- [DATASET SECTION]:
+++

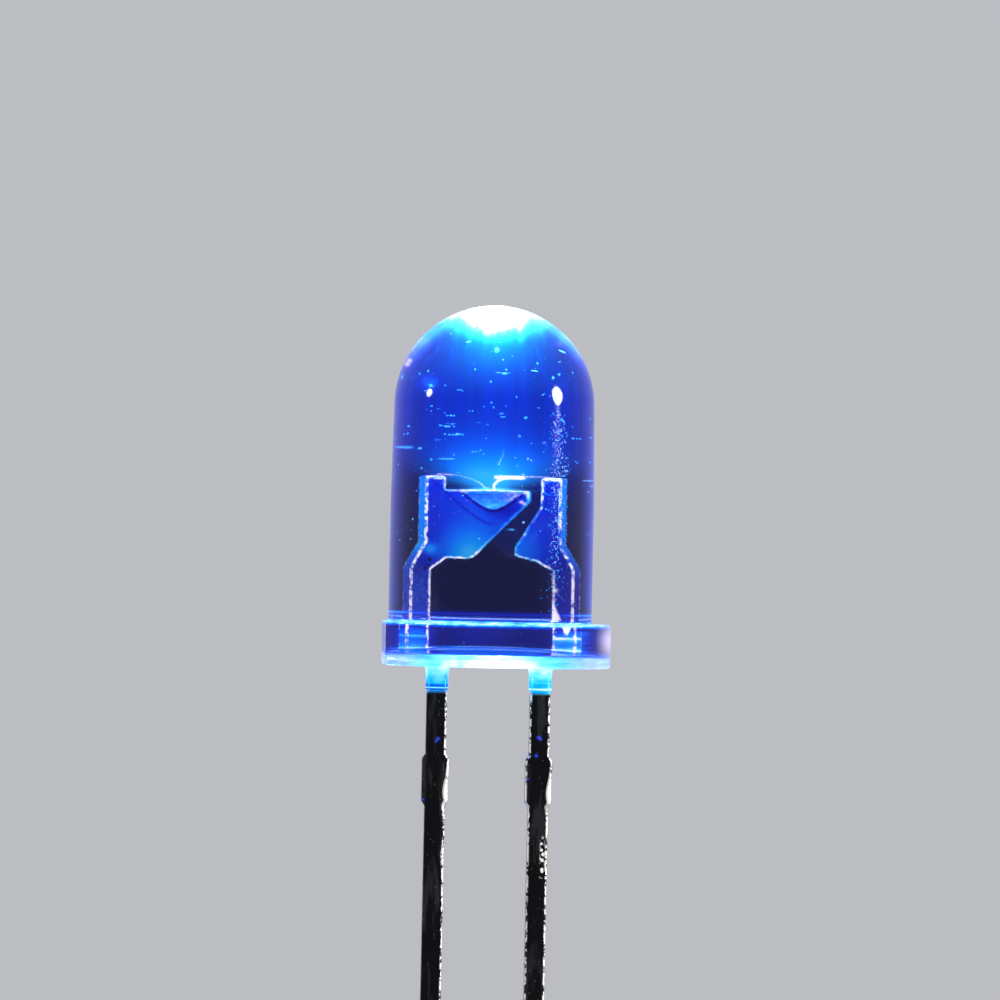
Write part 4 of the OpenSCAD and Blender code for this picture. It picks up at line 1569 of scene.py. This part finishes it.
sapphire = make_lit_stack("lit sapphire", (0.0, 0.1, 0.9), (0.05, 0.45, 1.0), 6.0)
stack = make_lit_stack("glowing stack", (0.02, 0.3, 1.0), (0.1, 0.6, 1.0), 40.0)
dress(chip, sapphire, stack, make_gold("pad gold", 0.6, 0.4, 8.0))
dress(glue, make_glue())
# The two wires are the same gold with different amounts of the chip's painted light.
dress(cathode_wire, make_gold("gold in faint painted light", 1.1, 0.8, 8.0))
dress(anode_wire, make_gold("gold in strong painted light", 0.35, 3.5, 12.0))
print("chip finishes:", ", ".join(slot.name for slot in chip.material_slots))

# %% [markdown]
# The specks take two finishes. Those in the lens have the chip's light painted on them, and it
# carries further on them than on metal, because they scatter it every way. The dust by the wall is
# pale and has a faint painted glow for the light that runs down inside the resin. Its colour and
# its painted glow darken towards the flange.

# %% Materials: specks in the resin
def make_speck_finish():
    """Bubbles, flakes and the fibre, with the chip's light painted on them."""
    material, tree, shader = new_material("lit speck", {"Roughness": 0.4, "Emission Strength": 8.0})
    grain = use_group(tree, uneven, {"Per mm": 20.0, "Stretch": (1, 1, 1), "Low": 0.2, "High": 0.6})
    shade = mix_colour(tree, grain.outputs["Value"], (0.1, 0.5, 0.9), (0.5, 0.85, 1.0))
    tree.links.new(shade, shader.inputs["Base Color"])
    glow = use_group(tree, chip_light, {"Reach": 7.0, "Gain": 1.05})
    tree.links.new(glow.outputs["Colour"], shader.inputs["Emission Color"])
    return material


def make_dust():
    """The trail of dust, its colour and painted glow dark low down and pale further up."""
    values = {"Roughness": 0.6, "Emission Strength": 8.0}
    material, tree, shader = new_material("dust by the wall", values)
    grain = use_group(tree, uneven, {"Per mm": 6.0, "Stretch": (1, 1, 1), "Low": 0.0, "High": 1.0})
    shade = mix_colour(tree, grain.outputs["Value"], (0.1, 0.12, 0.15), (0.75, 0.7, 0.45))
    height = add_node(tree, "ShaderNodeSeparateXYZ", {0: place_in_mm(tree)}).outputs["Z"]
    shade = mix_colour(tree, fade(tree, height, 1.6, 3.2), (0.01, 0.015, 0.04), shade)
    tree.links.new(shade, shader.inputs["Base Color"])
    tree.links.new(shade, shader.inputs["Emission Color"])
    return material


speck_finish = make_speck_finish()
dress(specks, speck_finish, make_dust())
dress(fibre, speck_finish)

# %% [markdown]
# ## The studio
# The floor is a large pale disc under the tips of the leads. Near the part it is lit and takes a
# shadow. Further out it fades into the colour of the backdrop, so there is no horizon behind the
# part. The backdrop is the world's colour. The camera, mirrors and glass see that colour, and plain
# white lights everything else, so the look of the backdrop and the light can be set apart.

# %% Floor and backdrop
PALE = (0.5, 0.51, 0.54)
STUDIO_R = 1.2  # metres
STUDIO_RINGS, STUDIO_SIDES = 24, 96
FLOOR_TONE = (0.4, 0.408, 0.432)
FADE_FROM, FADE_TO = 0.05, 0.2  # metres from the part
AMBIENT = 0.6


def make_floor():
    """A disc of paper under the tips of the leads. It belongs to the picture, not to the part."""
    floor_z = cad_box[0].z
    rings = [(STUDIO_R * k / STUDIO_RINGS, floor_z) for k in range(STUDIO_RINGS + 1)]
    disc = turned("studio_floor", rings, STUDIO_SIDES)
    values = {"Roughness": 0.9, "Base Color": (*FLOOR_TONE, 1)}
    material, tree, shader = new_material("pale floor", values)
    place = add_node(tree, "ShaderNodeTexCoord").outputs["Object"]
    grain = add_node(tree, "ShaderNodeTexNoise", {"Vector": place, "Scale": 900.0, "Detail": 3.0})
    bump = add_node(tree, "ShaderNodeBump", {
        "Height": grain.outputs["Fac"], "Strength": 0.1, "Distance": 0.05 * MM})
    tree.links.new(bump.outputs["Normal"], shader.inputs["Normal"])
    length = add_node(tree, "ShaderNodeVectorMath", {0: place}, operation="LENGTH").outputs["Value"]
    far = fade(tree, length, FADE_FROM, FADE_TO)
    backdrop = add_node(tree, "ShaderNodeEmission", {"Color": (*PALE, 1), "Strength": 1.0})
    both = add_node(tree, "ShaderNodeMixShader", {0: far})
    tree.links.new(shader.outputs[0], both.inputs[1])
    tree.links.new(backdrop.outputs[0], both.inputs[2])
    tree.links.new(both.outputs[0], tree.nodes["Material Output"].inputs["Surface"])
    dress(disc, material)
    disc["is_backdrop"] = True


def make_backdrop():
    """The world: a pale colour to look at, and plain white to light the part."""
    world = bpy.data.worlds.new("pale studio")
    world.use_nodes = True
    tree = world.node_tree
    seen = add_node(tree, "ShaderNodeBackground", {"Color": (*PALE, 1), "Strength": 1.0})
    light = tree.nodes["Background"]
    light.inputs["Color"].default_value = (1, 1, 1, 1)
    light.inputs["Strength"].default_value = AMBIENT
    path = add_node(tree, "ShaderNodeLightPath")
    either = total(tree, path.outputs["Is Camera Ray"], path.outputs["Is Glossy Ray"])
    either = math_step(tree, "ADD", either, path.outputs["Is Transmission Ray"], clamp=True)
    both = add_node(tree, "ShaderNodeMixShader", {0: either})
    tree.links.new(light.outputs[0], both.inputs[1])
    tree.links.new(seen.outputs[0], both.inputs[2])
    tree.links.new(both.outputs[0], tree.nodes["World Output"].inputs["Surface"])
    scene.world = world


make_floor()
make_backdrop()
print("floor at", round(cad_box[0].z / MM, 2), "mm")

# %% [markdown]
# ## The lamps
# A wide soft lamp above and a little behind lights the floor and the tops, and is hidden from
# mirror reflections. A small lamp on the left and a larger one on the right stand about ten degrees
# above the level of the dome's middle. They draw the two small highlights on the shoulders of the
# dome and the bright line down the edge of each lead. No lamp shows to the camera.

# %% Lamps
def soft_lamp(name, direction, distance, width, height, radiance):
    """An oval lamp that faces the dome; radiance is how bright its face looks. Sizes are in metres."""
    data = bpy.data.lights.new(name, "AREA")
    data.shape = "ELLIPSE"
    data.size, data.size_y = width, height
    data.energy = radiance * math.pi * width * height
    lamp = bpy.data.objects.new(name, data)
    scene.collection.objects.link(lamp)
    aim = Vector((0, 0, dome_z))
    way = Vector(direction).normalized()
    lamp.location = aim + way * distance
    lamp.rotation_mode = "QUATERNION"
    lamp.rotation_quaternion = way.to_track_quat("Z", "Y")
    lamp.visible_camera = False
    return lamp


lamps = [
    soft_lamp("top_lamp", (-0.1, 0.5, 0.87), 0.6, 0.45, 0.45, 1.6),
    soft_lamp("left_lamp", (-0.98, -0.095, 0.176), 0.4, 0.055, 0.045, 50.0),
    soft_lamp("right_lamp", (0.955, -0.238, 0.176), 0.4, 0.1, 0.11, 50.0),
]
lamps[0].visible_glossy = False
for lamp in lamps:
    print(lamp.name, "at", [round(v, 3) for v in lamp.location])

# %% [markdown]
# ## The camera
# A long lens from a quarter of a metre away keeps the leads parallel. The camera stands level with
# the middle of the lens, a few degrees round to the cathode's side, and is turned by about one
# degree, so the part leans a little in the picture.

# %% Camera
VIEW_TURN = -2.5  # degrees
VIEW_ROLL = 1.2
VIEW_DISTANCE = 0.25  # metres
SENSOR_WIDTH = 36  # millimetres
VIEW_WIDTH = 24.57 * MM
VIEW_MIDDLE = Vector((0.187, 0, 4.09)) * MM


def make_camera():
    """The camera, with a lens that takes in VIEW_WIDTH at the part."""
    data = bpy.data.cameras.new("long_lens")
    data.sensor_width = SENSOR_WIDTH
    data.lens = data.sensor_width * VIEW_DISTANCE / VIEW_WIDTH
    data.clip_start, data.clip_end = 0.01, 5
    camera = bpy.data.objects.new("long_lens", data)
    scene.collection.objects.link(camera)
    turn = math.radians(VIEW_TURN)
    back = Vector((math.sin(turn), -math.cos(turn), 0))
    look = (-back).to_track_quat("-Z", "Y").to_matrix().to_4x4()
    roll = Matrix.Rotation(math.radians(VIEW_ROLL), 4, "Z")
    camera.matrix_world = Matrix.Translation(VIEW_MIDDLE + back * VIEW_DISTANCE) @ look @ roll
    scene.camera = camera


make_camera()
scene.view_settings.view_transform = "Standard"
print("camera:", round(scene.camera.data.lens), "mm lens")

# %% [markdown]
# ## Both boxes
# The visual pieces stay inside the measured part's box. Both boxes are printed, so that they can be
# compared.

# %% Write the sizes and finish
visual_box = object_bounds()
boxes = {"cad": [list(corner) for corner in cad_box], "visual": [list(corner) for corner in visual_box]}
for name, corners in boxes.items():
    print(name, [[round(v / MM, 3) for v in corner] for corner in corners])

+++

- [EXERCISE TASK]: Quote only the stretch of lines that starts the data above and ends with the line containing "slot in chip.material_slots))", both included.

- [OUTPUT]:
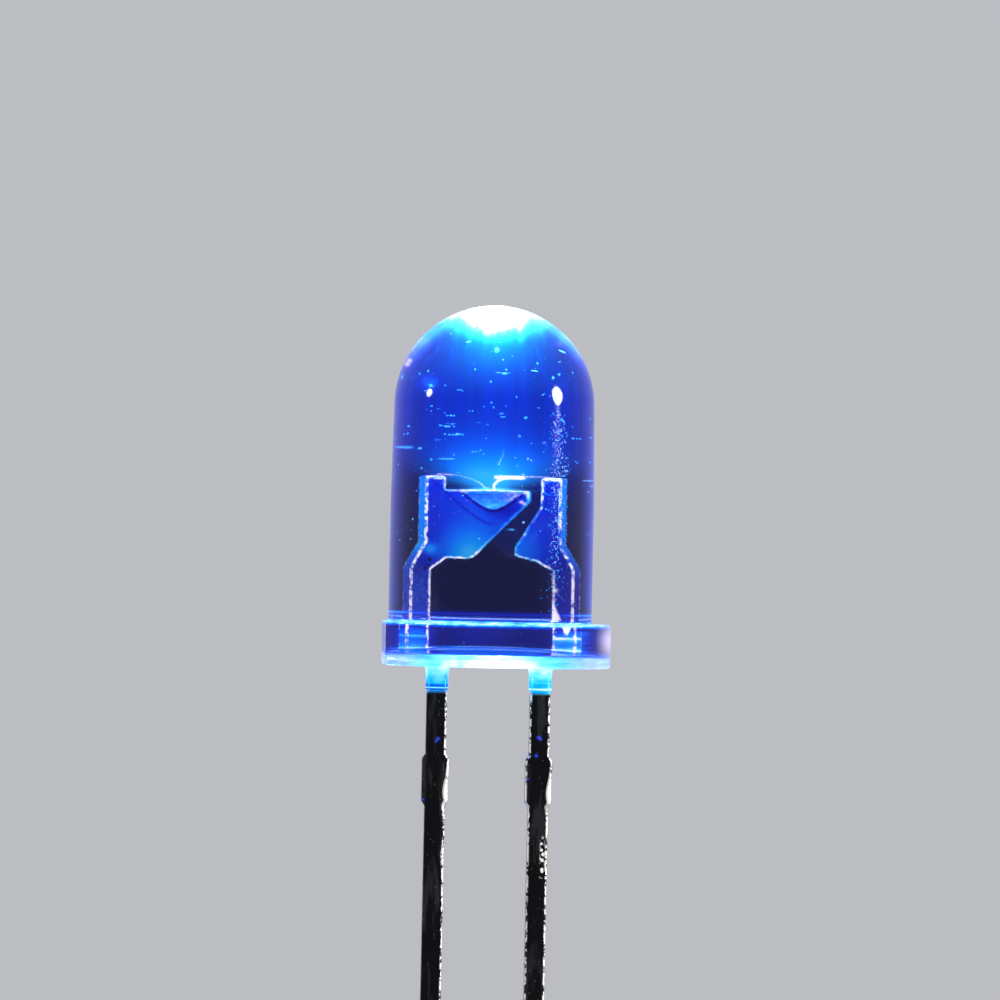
Write part 4 of the OpenSCAD and Blender code for this picture. It picks up at line 1569 of scene.py. This part finishes it.
sapphire = make_lit_stack("lit sapphire", (0.0, 0.1, 0.9), (0.05, 0.45, 1.0), 6.0)
stack = make_lit_stack("glowing stack", (0.02, 0.3, 1.0), (0.1, 0.6, 1.0), 40.0)
dress(chip, sapphire, stack, make_gold("pad gold", 0.6, 0.4, 8.0))
dress(glue, make_glue())
# The two wires are the same gold with different amounts of the chip's painted light.
dress(cathode_wire, make_gold("gold in faint painted light", 1.1, 0.8, 8.0))
dress(anode_wire, make_gold("gold in strong painted light", 0.35, 3.5, 12.0))
print("chip finishes:", ", ".join(slot.name for slot in chip.material_slots))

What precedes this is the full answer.